WALL STREET: Drugmakers and big technology companies including Facebook and Google parent Alphabet slumped. Banks rose on higher interest rates. Nike declined after it gave an endorsement deal to former San Francisco 49ers quarterback Colin Kaepernick, known for his protests of police brutality and racial injustice. The Standard & Poor’s 500 index lost 0.2 percent to 2,896.72. The Dow Jones Industrial Average dipped 12 points to 25,952.48. The Nasdaq composite fell 0.2 percent to 8,091.25.

ANALYST’S TAKE: Stocks “bear the brunt of fears over trade tensions,” including “more difficult” NAFTA talks and U.S.-Chinese disputes, said Jingyi Pan of IG in a report. “Momentum can certainly be seen waning” in the S&P 500, and improvement would require a “good turn in U.S. trade relations,” she said.

AMAZON: The online retailer became the third publicly traded company and the second in the United States to reach $1 trillion in market value following Apple Inc. Amazon has risen from an online bookseller to a behemoth that sells toilet paper, TVs and a wide range of other goods.
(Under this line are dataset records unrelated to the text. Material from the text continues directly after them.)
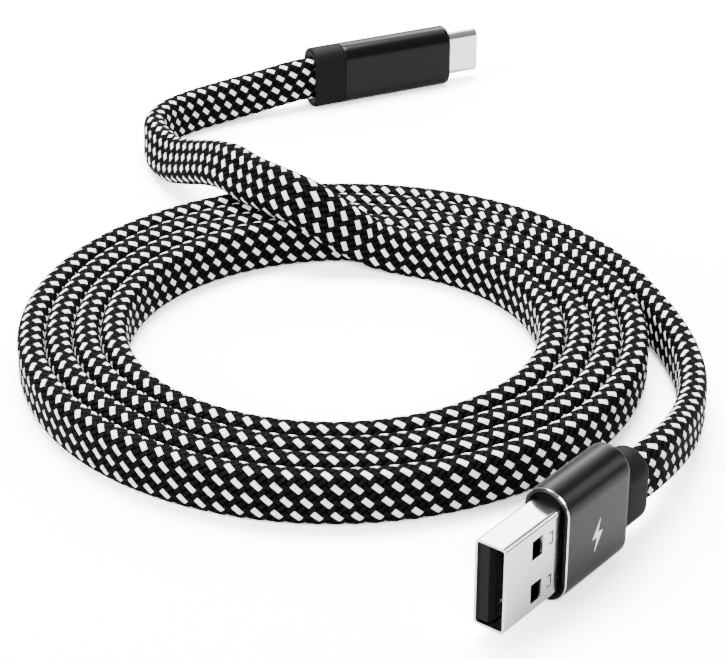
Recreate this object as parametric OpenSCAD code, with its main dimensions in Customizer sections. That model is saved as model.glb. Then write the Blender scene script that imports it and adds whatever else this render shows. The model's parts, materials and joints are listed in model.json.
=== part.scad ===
// Braided charging cable: a standard-A plug and a C plug joined by a flat woven cord.
// The cord stands on its edge in a flat spiral coil. The C end crosses over the back of
// the coil and lies behind it, and the A end leaves the outside of the coil.
// Frame: origin at the centre of the coil on the surface it stands on, +Z up,
// +Y towards the C plug.

/* [Cord] */
// Width of the flat cord, which stands upright in the coil
cord_w = 8; // [7:0.5:8]
// Thickness of the flat cord, and the pitch of the coil's turns
cord_t = 4; // [3.5:0.1:4]
// Width of the soft inner jacket under the woven sleeve
jacket_w = 6.4; // [5.6:0.2:6.4]
// Thickness of the soft inner jacket
jacket_t = 2.4; // [2:0.1:2.6]

/* [Coil] */
// Radius of the cord's centreline where the coil starts, at the back
coil_r = 30; // [30:1:32]
// Number of full turns
coil_turns = 4; // [4:1:4]

/* [A plug] */
// Width of the steel shell, which stands upright
a_shell_w = 12; // [11.9:0.05:12.1]
// Thickness of the steel shell
a_shell_t = 4.5; // [4.4:0.05:4.6]
// Length of shell that shows in front of the housing
a_shell_out = 11.6; // [11.6:0.2:12.6]
// Width of the aluminium housing, which stands upright
a_body_w = 16; // [15.8:0.2:17]
// Thickness of the aluminium housing
a_body_t = 6.6; // [6.4:0.1:7]
// Length of the aluminium housing
a_body_l = 13.8; // [13.8:0.2:16]
// Length of the rubber boot behind the housing
a_boot_l = 5.1; // [4:0.1:6]
// Direction that the plug's tail points, seen from above
a_yaw = 51.6; // [51:0.1:52]

/* [C plug] */
// Width of the steel shell
c_shell_w = 8.25; // [8.2:0.01:8.3]
// Thickness of the steel shell
c_shell_t = 2.4; // [2.35:0.01:2.45]
// Length of shell that shows in front of the housing
c_shell_out = 6.65; // [6.6:0.05:6.8]
// Width of the aluminium housing
c_body_w = 11.2; // [11:0.1:12]
// Thickness of the aluminium housing
c_body_t = 6; // [5.8:0.1:6.4]
// Length of the aluminium housing
c_body_l = 22; // [22:0.5:24]
// Length of the collar behind the housing
c_collar_l = 6; // [5:0.5:7]
// Direction that the plug's tip points, seen from above
c_yaw = 26; // [25.5:0.5:26.5]

/* [Hidden] */
$fn = 64;

gap = 0.02;                 // seat clearance all round a piece that sits in another
seam = 0.15;                // space between the end of the woven sleeve and the plug

// Cord routes: x, y, z of the centreline and the lean of the cord's upright width, in
// degrees towards its left. Both run from the coil to their plug.
ROUTE_C = [
    [10.3, 28.4, 4, 0], [4.8, 29.7, 5.1, -4], [-0.6, 30.3, 8.1, -14], [-5.6, 31.6, 11, -24],
    [-10.4, 34.8, 11.9, -32], [-14.8, 39.6, 11.8, -36], [-18.6, 45.2, 11.5, -38],
    [-22.2, 51.2, 9.6, -38], [-25.9, 57.4, 7, -34], [-29.4, 63.8, 4.8, -26],
    [-32.2, 70.2, 4.1, -14], [-33.4, 76.6, 4, 0], [-31.6, 82.6, 4, 0], [-27.6, 87.4, 4, 0],
    [-22.6, 91.4, 4.1, 0], [-17.2, 94.6, 4.5, 0], [-11.9, 97.2, 5.2, 0], [-9.2, 98.5, 5.5, 0],
    [-6.6, 99.8, 5.6, 0]
];
ROUTE_A = [
    [45.2, 12.1, 4, 0], [47.6, 4, 4, 0], [49.2, -3.8, 4, 0], [49.8, -11.4, 4.1, 0],
    [49.3, -18.8, 4.4, 0], [47.8, -25.6, 5, 0], [45.7, -31.8, 5.9, 0], [43.2, -37.4, 7, 0],
    [40.6, -42.2, 7.8, 0], [38.9, -44.6, 8, 0], [37.4, -46.5, 8, 0]
];
SIDES = 10;                 // sides of the plain cord solids
RINGS_C = 26;               // rings along the C tail
RINGS_A = 13;               // rings along the A tail

// A plug, from its tip at x = 0 towards its tail; y is its thickness and z its width.
// The tail ends where ROUTE_A ends.
a_tail_at = [for (i = [0:2]) ROUTE_A[len(ROUTE_A) - 1][i]];
a_body_x = a_shell_out;
a_boot_x = a_body_x + a_body_l;
a_end_x = a_boot_x + a_boot_l;
a_body_wall = 0.6;
a_shell_wall = 0.32;
a_shell_l = 19;
a_cap_x = a_body_x + 0.5;
a_mould_x = a_cap_x + 1.5;
a_flange_x = a_boot_x - 0.8;
a_boot_w = 10.6;
a_boot_t = 6.2;
a_hole = [2.2, 2.7];        // length and width of each window in the shell
a_hole_x = 6.5;
a_hole_z = 3.1;
a_tab_x = 8.9;              // front of the cut round each spring tab
a_pin_z = [-3.5, -1, 1, 3.5];
a_pin_w = 1;
a_pin_t = 0.15;
a_face_y = 0.05;            // inner face of the tongue
a_pin_y = a_face_y + 0.2;   // inner face of a contact, sunk in its channel
a_pin_end = 21;
a_block_x = 12;             // where the tongue thickens into its rear block
a_tongue_x = 0.35;
a_lead = [0.9, 0.35];       // length and depth of the slope on the tongue's front edge
a_tongue_l = 18.5;
a_wire_x = [19.3, 23.4];
a_wire_r = 0.5;
a_wire_y = -1;              // height of a wire's front end, under its contact
a_jacket_x = 23.7;

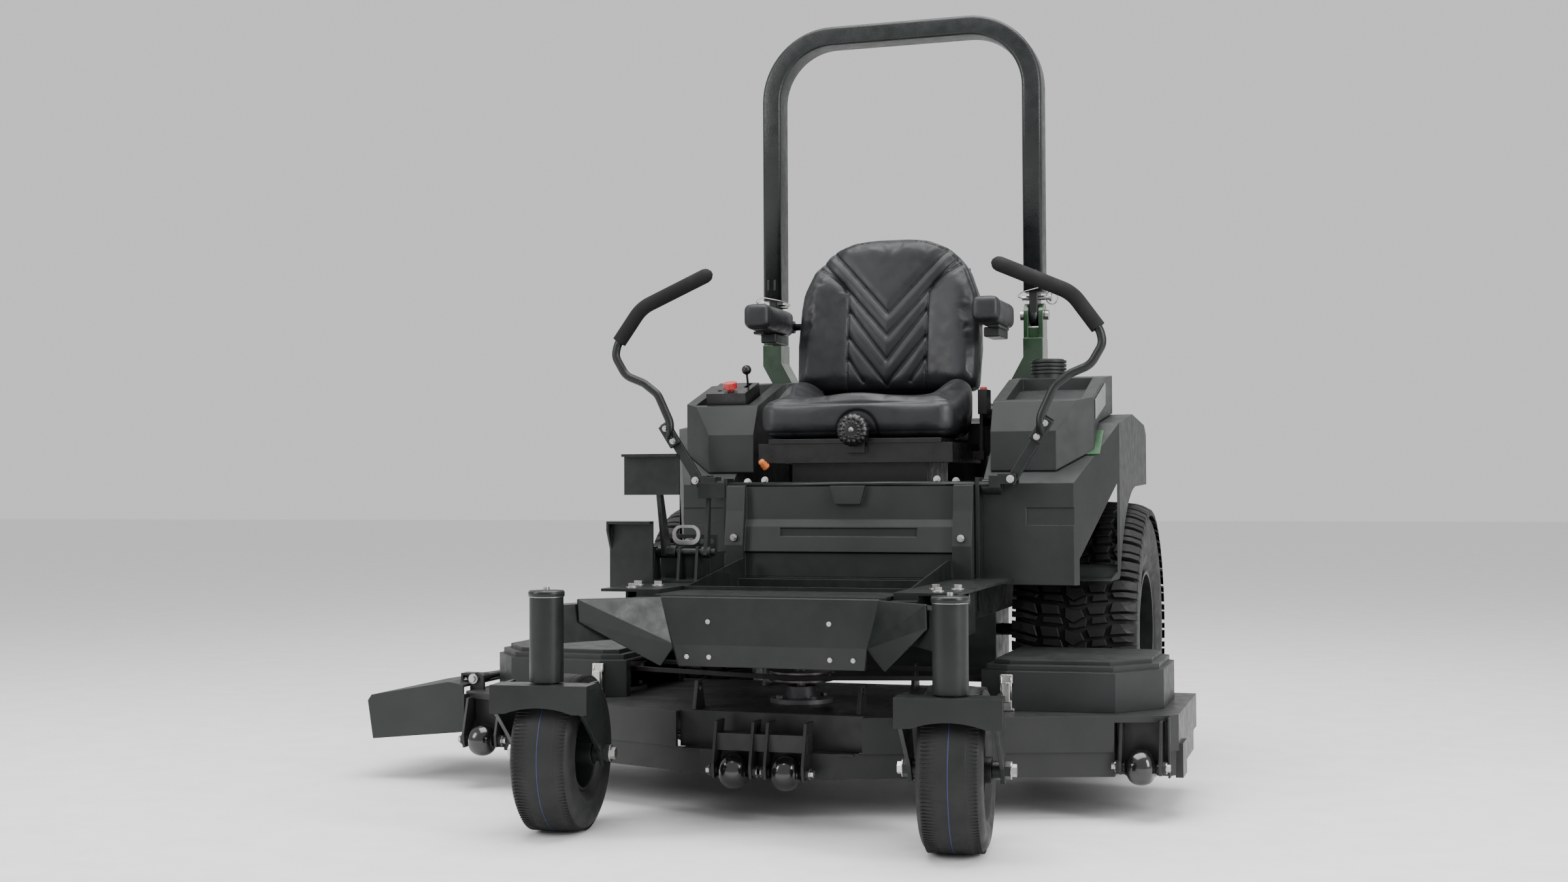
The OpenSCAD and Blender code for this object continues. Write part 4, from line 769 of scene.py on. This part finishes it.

It is expanding into health care, advertising and cloud computing. The net worth of its founder, Jeff Bezos, has risen to $160 billion. The Chinese oil company PetroChina Ltd. temporarily had a stock market value of $1 trillion in 2007 but has fallen sharply since then.

TRADE TENSIONS: The United States is due to resume talks with Canada on changing the North American Free Trade Agreement. The Trump administration is poised to impose new tariffs on $200 billion of Chinese goods as early as this week.

ENERGY: Benchmark U.S. crude declined 50 cents to $69.37 per barrel in electronic trading on the New York Mercantile Exchange. The contract lost 7 cents on Tuesday to close at $69.87. Brent crude, used to price international oils, shed 36 cents to $77.81 per barrel in London. It gained 2 cents the previous session to $78.17.

CURRENCY: The dollar gained to 111.51 yen from Tuesday’s 111.40 yen. The euro advanced to $1.1590 from $1.1582.